Filter first or join first?
Index intersection or nested loop index lookup?
Does hash join help?
Do we materialize the actual join?
…
It boils down to designing and implementing one’s own query optimizer, an effort that I would categories as “re-inventing the wheel”, and without any immediately obvious benefits.
Lock and bloat.
Locks are things that nobody can get around when it comes to concurrent access to mutable states. It is not to say this problem is exclusive to Postgresql it manifests in MongoDB as well. It is just a lot more likely to happen with Postgresql.
Altering a table itself is almost instantaneous. Common operations include add / drop columns. Both types need ACCESS_EXCLUSIVE lock on the table to be modified in Postgresql. In case another transaction is running, the ALTER TABLE command would then have a pending request on the table’s ACCESS_EXCLUSIVE lock, prevent any future access to that table until it finishes running, including reads. Such a scenario does not exist in MongoDB as no operation is needed for adding/dropping columns (other than perhaps deleting the columns’ content), and therefore side-stepping this issue entirely.
Bloat is a (notorious) side-effect of Postgresql’s simple MVCC implementation. It is the phenomenon when a table undergoes update or delete, its and its indices’ disk consumption increases, until VACUUM that is. Other than just increasing disk consumption, by virtue of increased index size, the working set also increases, therefore reducing overall performance.
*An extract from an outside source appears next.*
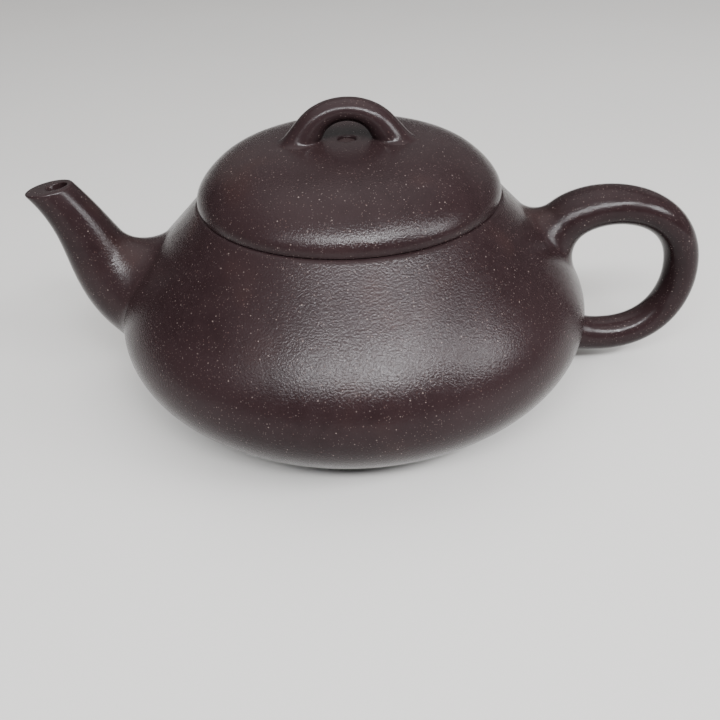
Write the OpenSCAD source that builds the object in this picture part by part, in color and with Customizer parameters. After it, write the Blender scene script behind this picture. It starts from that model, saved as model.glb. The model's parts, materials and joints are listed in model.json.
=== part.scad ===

This is a somewhat unique problem to Postgresql. Some workarounds do exist, such as pg_repack, but they all come at the cost of increased maintenance effort / temporary resource consumption.
In the end, what swayed our decision towards Postgresql was cost and most importantly the existence of a mature query planner/optimizer. We thought the engineering effort we would have to expend for more sophisticated lock management and potential sharding management would be well worth the runtime savings and not having to “re-invent the wheel”.